Garden belonging to the state-owned MSME Tauba Holmotor S.U.R.L. Photo: Roxana Guisado

Cacocum Facing the Challenge of Food Sovereignty

Since the Food Sovereignty and Food and Nutrition Security Law was passed in Cuba in 2022. Official discourse has emphasized its strategic importance for strengthening local production, diversifying crops, and reducing dependence on imports.

However, when visiting rural communities in the Holguin municipality of Cacocum, the actual implementation of this legislation falls far short of its aspirations.

In theory, the Law promotes a participatory, decentralized agroecological model. In practice, farmers continue to face bureaucratic obstacles. A lack of inputs, and limited access to technologies.

The municipality of Cacocum, predominantly agricultural, should serve as an example of the application of this law.
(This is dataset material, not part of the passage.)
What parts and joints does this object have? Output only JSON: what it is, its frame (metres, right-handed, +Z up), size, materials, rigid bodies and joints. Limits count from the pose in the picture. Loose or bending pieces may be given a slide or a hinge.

Despite this, discouragement persists, with harvest prices that do not compensate for costs, slow payments, and centralized marketing mechanisms that marginalize producers.

Added to this is a crucial factor: the limited participation of the population in decision-making regarding food production and distribution. How can sovereignty be built without real empowerment?
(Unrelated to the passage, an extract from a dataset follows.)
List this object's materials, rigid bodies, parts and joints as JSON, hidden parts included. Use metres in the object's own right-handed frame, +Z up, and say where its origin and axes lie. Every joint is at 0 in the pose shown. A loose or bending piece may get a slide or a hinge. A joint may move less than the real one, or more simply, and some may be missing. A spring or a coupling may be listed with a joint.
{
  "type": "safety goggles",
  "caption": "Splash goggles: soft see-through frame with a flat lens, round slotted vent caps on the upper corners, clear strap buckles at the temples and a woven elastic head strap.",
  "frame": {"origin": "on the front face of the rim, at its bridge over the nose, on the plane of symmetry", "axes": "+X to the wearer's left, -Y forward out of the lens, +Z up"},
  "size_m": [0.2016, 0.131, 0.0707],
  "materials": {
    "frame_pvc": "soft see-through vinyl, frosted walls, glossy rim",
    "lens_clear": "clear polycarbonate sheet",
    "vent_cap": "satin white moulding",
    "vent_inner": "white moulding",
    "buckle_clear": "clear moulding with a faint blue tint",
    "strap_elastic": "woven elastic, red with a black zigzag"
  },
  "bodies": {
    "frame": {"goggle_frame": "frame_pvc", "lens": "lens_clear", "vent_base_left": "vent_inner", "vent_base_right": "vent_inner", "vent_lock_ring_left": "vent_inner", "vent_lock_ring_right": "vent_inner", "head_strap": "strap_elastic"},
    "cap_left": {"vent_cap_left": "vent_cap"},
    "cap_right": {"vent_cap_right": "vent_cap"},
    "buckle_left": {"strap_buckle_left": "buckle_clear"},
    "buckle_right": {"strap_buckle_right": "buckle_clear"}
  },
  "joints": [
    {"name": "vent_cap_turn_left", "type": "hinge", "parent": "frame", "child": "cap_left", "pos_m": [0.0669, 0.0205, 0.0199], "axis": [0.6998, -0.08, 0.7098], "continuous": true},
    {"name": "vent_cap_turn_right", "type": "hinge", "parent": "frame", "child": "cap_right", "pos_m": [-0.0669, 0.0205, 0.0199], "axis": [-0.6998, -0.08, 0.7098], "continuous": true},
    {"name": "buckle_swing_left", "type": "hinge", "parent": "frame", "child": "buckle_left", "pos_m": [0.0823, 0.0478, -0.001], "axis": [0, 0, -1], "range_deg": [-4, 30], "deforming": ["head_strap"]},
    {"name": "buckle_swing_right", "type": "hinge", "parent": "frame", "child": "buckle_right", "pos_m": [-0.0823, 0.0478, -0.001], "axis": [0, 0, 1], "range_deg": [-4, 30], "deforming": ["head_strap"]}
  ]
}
How can food security be guaranteed when many families in Cacocum still face shortages of basic products or must pay high prices for agricultural products grown just a few kilometers from their homes?
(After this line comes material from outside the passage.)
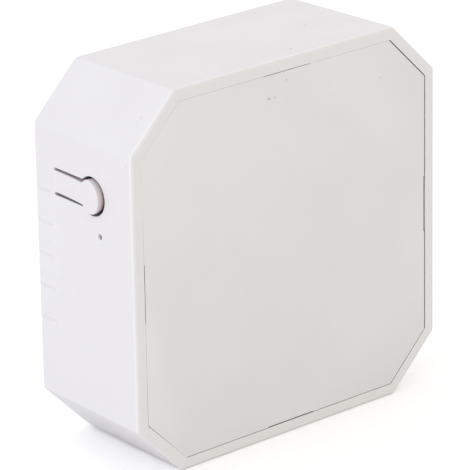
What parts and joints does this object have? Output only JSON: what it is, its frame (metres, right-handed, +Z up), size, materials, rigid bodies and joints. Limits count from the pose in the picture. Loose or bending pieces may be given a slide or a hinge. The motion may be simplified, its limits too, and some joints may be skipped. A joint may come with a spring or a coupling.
{
  "type": "smart shutter switch module",
  "caption": "Octagonal in-wall shutter control module with a snap-in cover, a springy side button, a status light pinhole and rising-clamp screw terminals.",
  "frame": {"origin": "under the middle of the housing, on the surface that it stands on", "axes": "+Z up as in the picture, -Y out of the cover, +Y out of the rear wall, -X out of the button wall"},
  "size_m": [0.0466, 0.018, 0.046],
  "materials": {
    "housing_plastic": "fine matt",
    "cover_plastic": "fine matt",
    "board": "solder mask",
    "radio_board": "solder mask",
    "black_plastic": "moulded",
    "tinned_steel": "tinned",
    "clear_resin": "clear",
    "terminal_plastic": "moulded",
    "screw_steel": "zinc plated",
    "clamp_brass": "nickel plated",
    "contact_brass": "tinned",
    "relay_plastic": "moulded",
    "capacitor_sleeve": "shrunk sleeve",
    "varistor_coat": "dipped",
    "resistor_coat": "coated",
    "ferrite": "sintered",
    "enamelled_wire": "enamelled",
    "chip_ceramic": "glazed"
  },
  "bodies": {
    "module": {"housing": "housing_plastic", "cover_plate": "cover_plastic", "main_board": "board", "switch_base": "black_plastic", "switch_frame": "tinned_steel", "status_led": "clear_resin", "terminal_block_left": "terminal_plastic", "terminal_block_right": "terminal_plastic", "terminal_contact_1": "contact_brass", "terminal_contact_2": "contact_brass", "terminal_contact_3": "contact_brass", "terminal_contact_4": "contact_brass", "terminal_contact_5": "contact_brass", "terminal_contact_6": "contact_brass", "relay_up_base": "black_plastic", "relay_up_case": "relay_plastic", "relay_down_base": "black_plastic", "relay_down_case": "relay_plastic", "radio_board": "radio_board", "radio_chip": "black_plastic", "radio_shield": "tinned_steel", "input_capacitor": "capacitor_sleeve", "output_capacitor": "capacitor_sleeve", "varistor": "varistor_coat", "fusible_resistor": "resistor_coat", "inductor_core": "ferrite", "inductor_winding": "enamelled_wire", "bridge_rectifier": "black_plastic", "converter_chip": "black_plastic", "voltage_regulator": "black_plastic", "relay_drivers": "black_plastic", "input_resistors": "chip_ceramic"},
    "button": {"learn_button": "housing_plastic"},
    "plunger": {"switch_plunger": "black_plastic"},
    "screw_1": {"terminal_screw_1": "screw_steel"},
    "clamp_1": {"wire_clamp_1": "clamp_brass"},
    "screw_2": {"terminal_screw_2": "screw_steel"},
    "clamp_2": {"wire_clamp_2": "clamp_brass"},
    "screw_3": {"terminal_screw_3": "screw_steel"},
    "clamp_3": {"wire_clamp_3": "clamp_brass"},
    "screw_4": {"terminal_screw_4": "screw_steel"},
    "clamp_4": {"wire_clamp_4": "clamp_brass"},
    "screw_5": {"terminal_screw_5": "screw_steel"},
    "clamp_5": {"wire_clamp_5": "clamp_brass"},
    "screw_6": {"terminal_screw_6": "screw_steel"},
    "clamp_6": {"wire_clamp_6": "clamp_brass"}
  },
  "joints": [
    {"name": "button_press", "type": "hinge", "parent": "module", "child": "button", "pos_m": [-0.02239, 0.00495, 0.0331], "axis": [0, 0, 1], "range_deg": [0, 2.15]},
    {"name": "plunger_slide", "type": "slide", "parent": "module", "child": "plunger", "axis": [1, 0, 0], "range_m": [0, 0.00025], "stiffness_N_per_m": 9200},
    {"name": "screw_1_turn", "type": "hinge", "parent": "module", "child": "screw_1", "pos_m": [-0.0125, 0.008, 0.006], "axis": [0, -1, 0], "range_deg": [0, 1440.01]},
    {"name": "clamp_1_rise", "type": "slide", "parent": "module", "child": "clamp_1", "axis": [0, 1, 0], "range_m": [0, 0.0018]},
    {"name": "screw_2_turn", "type": "hinge", "parent": "module", "child": "screw_2", "pos_m": [-0.0075, 0.008, 0.006], "axis": [0, -1, 0], "range_deg": [0, 1440.01]},
    {"name": "clamp_2_rise", "type": "slide", "parent": "module", "child": "clamp_2", "axis": [0, 1, 0], "range_m": [0, 0.0018]},
    {"name": "screw_3_turn", "type": "hinge", "parent": "module", "child": "screw_3", "pos_m": [-0.0025, 0.008, 0.006], "axis": [0, -1, 0], "range_deg": [0, 1440.01]},
    {"name": "clamp_3_rise", "type": "slide", "parent": "module", "child": "clamp_3", "axis": [0, 1, 0], "range_m": [0, 0.0018]},
    {"name": "screw_4_turn", "type": "hinge", "parent": "module", "child": "screw_4", "pos_m": [0.0025, 0.008, 0.006], "axis": [0, -1, 0], "range_deg": [0, 1440.01]},
    {"name": "clamp_4_rise", "type": "slide", "parent": "module", "child": "clamp_4", "axis": [0, 1, 0], "range_m": [0, 0.0018]},
    {"name": "screw_5_turn", "type": "hinge", "parent": "module", "child": "screw_5", "pos_m": [0.0075, 0.008, 0.006], "axis": [0, -1, 0], "range_deg": [0, 1440.01]},
    {"name": "clamp_5_rise", "type": "slide", "parent": "module", "child": "clamp_5", "axis": [0, 1, 0], "range_m": [0, 0.0018]},
    {"name": "screw_6_turn", "type": "hinge", "parent": "module", "child": "screw_6", "pos_m": [0.0125, 0.008, 0.006], "axis": [0, -1, 0], "range_deg": [0, 1440.01]},
    {"name": "clamp_6_rise", "type": "slide", "parent": "module", "child": "clamp_6", "axis": [0, 1, 0], "range_m": [0, 0.0018]}
  ],
  "couplings": [
    {"joint": "button_press", "follows": "plunger_slide", "rad_per_m": 150.16},
    {"joint": "screw_1_turn", "follows": "clamp_1_rise", "rad_per_m": 13963},
    {"joint": "screw_2_turn", "follows": "clamp_2_rise", "rad_per_m": 13963},
    {"joint": "screw_3_turn", "follows": "clamp_3_rise", "rad_per_m": 13963},
    {"joint": "screw_4_turn", "follows": "clamp_4_rise", "rad_per_m": 13963},
    {"joint": "screw_5_turn", "follows": "clamp_5_rise", "rad_per_m": 13963},
    {"joint": "screw_6_turn", "follows": "clamp_6_rise", "rad_per_m": 13963}
  ]
}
Cooperatives and local productive structures need more than exhortations. They require real financing, effective decentralization, social control over resources, and policies that protect them from inflation and climate uncertainty. The law must be passed from paper to earth and sprout with the same commitment that demands its enforcement.

Food sovereignty is not just about producing more. It is about ensuring that food arrives, that it is affordable, and that it is produced sustainably. In Cacocum, farmers have the land and the desire. What’s lacking is the practical will to ensure this law isn’t another promise that withers in the sun.